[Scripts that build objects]

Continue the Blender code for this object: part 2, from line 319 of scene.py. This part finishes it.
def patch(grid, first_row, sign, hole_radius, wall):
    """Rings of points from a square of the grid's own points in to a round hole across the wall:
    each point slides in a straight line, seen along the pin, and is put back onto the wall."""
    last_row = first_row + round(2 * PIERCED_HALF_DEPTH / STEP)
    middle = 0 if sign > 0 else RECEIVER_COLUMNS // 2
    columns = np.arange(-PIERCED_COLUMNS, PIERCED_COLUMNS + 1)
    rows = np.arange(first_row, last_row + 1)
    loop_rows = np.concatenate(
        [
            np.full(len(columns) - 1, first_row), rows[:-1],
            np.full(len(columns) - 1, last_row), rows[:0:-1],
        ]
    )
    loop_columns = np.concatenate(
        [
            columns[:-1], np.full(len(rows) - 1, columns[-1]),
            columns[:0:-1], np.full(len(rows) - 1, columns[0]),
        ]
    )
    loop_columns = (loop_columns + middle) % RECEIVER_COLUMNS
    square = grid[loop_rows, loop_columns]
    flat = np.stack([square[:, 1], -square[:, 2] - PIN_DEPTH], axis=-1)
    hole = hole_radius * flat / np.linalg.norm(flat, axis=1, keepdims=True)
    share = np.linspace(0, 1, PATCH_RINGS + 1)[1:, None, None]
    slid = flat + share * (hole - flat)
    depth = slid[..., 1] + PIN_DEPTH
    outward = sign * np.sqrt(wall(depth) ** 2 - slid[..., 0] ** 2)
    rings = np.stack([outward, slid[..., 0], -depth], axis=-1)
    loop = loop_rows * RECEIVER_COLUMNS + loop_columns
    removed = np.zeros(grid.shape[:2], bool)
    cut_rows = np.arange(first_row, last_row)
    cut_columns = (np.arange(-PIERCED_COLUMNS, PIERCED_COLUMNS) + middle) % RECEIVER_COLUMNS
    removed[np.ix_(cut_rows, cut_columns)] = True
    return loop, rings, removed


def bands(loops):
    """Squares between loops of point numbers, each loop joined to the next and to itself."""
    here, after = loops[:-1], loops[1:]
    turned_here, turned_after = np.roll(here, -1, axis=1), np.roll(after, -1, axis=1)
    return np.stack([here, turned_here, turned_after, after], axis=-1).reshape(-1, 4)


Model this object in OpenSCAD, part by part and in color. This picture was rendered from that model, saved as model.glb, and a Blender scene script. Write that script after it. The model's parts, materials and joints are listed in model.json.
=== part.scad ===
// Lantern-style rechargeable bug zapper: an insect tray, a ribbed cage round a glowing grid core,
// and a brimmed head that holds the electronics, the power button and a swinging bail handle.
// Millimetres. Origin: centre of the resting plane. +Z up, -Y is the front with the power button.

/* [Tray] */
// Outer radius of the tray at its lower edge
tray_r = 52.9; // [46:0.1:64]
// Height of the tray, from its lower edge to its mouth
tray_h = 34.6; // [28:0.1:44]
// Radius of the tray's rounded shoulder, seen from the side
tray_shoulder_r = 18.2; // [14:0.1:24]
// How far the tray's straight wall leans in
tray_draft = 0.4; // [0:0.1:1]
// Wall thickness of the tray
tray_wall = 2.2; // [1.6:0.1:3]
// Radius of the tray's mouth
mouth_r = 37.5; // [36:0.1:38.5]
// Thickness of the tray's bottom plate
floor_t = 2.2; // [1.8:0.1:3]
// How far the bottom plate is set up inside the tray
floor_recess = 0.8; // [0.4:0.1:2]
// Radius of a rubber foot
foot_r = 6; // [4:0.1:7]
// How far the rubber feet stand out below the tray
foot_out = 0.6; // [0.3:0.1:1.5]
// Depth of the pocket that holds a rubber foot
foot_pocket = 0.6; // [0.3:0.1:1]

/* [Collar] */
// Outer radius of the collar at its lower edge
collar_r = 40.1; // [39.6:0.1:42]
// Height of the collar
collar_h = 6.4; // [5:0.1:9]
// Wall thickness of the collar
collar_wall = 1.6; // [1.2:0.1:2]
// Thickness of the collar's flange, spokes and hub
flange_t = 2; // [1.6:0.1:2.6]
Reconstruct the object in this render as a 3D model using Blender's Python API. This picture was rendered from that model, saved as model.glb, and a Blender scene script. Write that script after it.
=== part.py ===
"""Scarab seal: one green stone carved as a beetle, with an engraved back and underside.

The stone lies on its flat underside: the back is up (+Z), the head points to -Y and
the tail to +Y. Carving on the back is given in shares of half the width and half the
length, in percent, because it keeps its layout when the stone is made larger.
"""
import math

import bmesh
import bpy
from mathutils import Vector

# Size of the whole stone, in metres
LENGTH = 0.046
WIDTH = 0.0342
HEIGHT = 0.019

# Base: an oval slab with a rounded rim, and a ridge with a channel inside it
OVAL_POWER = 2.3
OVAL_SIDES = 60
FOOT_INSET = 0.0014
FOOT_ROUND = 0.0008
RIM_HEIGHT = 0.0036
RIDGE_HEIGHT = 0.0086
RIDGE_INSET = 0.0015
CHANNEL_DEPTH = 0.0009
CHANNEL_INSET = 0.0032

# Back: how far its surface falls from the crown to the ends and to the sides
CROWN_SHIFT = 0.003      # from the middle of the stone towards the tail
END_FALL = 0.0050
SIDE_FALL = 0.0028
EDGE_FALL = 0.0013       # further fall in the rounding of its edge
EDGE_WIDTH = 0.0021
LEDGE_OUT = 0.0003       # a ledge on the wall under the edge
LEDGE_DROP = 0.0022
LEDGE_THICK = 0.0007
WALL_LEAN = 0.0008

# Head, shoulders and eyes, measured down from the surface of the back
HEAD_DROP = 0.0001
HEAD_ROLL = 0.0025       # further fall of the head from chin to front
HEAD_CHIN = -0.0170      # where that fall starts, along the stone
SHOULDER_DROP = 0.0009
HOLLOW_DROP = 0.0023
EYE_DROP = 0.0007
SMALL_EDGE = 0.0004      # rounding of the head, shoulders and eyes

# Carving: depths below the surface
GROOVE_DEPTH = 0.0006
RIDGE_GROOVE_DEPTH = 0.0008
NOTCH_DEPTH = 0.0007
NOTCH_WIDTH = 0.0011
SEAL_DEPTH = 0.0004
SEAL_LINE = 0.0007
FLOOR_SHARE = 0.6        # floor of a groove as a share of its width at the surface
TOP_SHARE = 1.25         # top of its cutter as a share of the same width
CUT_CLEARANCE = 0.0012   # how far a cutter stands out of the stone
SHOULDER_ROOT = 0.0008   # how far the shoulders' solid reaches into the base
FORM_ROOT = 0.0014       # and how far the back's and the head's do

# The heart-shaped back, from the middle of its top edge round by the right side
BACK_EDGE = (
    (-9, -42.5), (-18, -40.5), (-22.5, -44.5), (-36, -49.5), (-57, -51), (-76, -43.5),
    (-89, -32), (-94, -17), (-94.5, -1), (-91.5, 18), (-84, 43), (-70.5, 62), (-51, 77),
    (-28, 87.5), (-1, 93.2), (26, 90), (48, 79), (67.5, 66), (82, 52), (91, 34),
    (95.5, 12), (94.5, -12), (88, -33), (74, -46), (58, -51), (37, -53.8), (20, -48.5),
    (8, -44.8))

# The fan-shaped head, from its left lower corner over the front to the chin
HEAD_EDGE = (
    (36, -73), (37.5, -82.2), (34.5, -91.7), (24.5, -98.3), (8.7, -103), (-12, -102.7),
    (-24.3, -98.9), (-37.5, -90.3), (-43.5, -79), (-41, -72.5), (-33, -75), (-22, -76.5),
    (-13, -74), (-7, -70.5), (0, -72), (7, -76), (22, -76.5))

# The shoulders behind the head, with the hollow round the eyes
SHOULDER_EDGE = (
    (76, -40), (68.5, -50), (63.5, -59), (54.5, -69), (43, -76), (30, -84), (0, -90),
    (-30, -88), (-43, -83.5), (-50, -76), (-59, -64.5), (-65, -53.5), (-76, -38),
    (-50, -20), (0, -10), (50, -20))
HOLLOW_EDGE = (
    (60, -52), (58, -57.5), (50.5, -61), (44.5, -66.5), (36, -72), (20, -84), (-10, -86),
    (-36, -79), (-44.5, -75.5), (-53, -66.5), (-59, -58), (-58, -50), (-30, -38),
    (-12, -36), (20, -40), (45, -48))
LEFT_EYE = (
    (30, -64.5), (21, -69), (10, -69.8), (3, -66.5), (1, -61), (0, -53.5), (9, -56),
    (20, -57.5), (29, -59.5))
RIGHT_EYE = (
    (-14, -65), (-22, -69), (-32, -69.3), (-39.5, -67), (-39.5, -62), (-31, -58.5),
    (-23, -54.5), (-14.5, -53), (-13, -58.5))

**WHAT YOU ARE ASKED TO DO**
Check each line of the entries above, and show every one holding the word "Write".

**FULL ANSWER**
Model this object in OpenSCAD, part by part and in color. This picture was rendered from that model, saved as model.glb, and a Blender scene script. Write that script after it. The model's parts, materials and joints are listed in model.json.
Reconstruct the object in this render as a 3D model using Blender's Python API. This picture was rendered from that model, saved as model.glb, and a Blender scene script. Write that script after it.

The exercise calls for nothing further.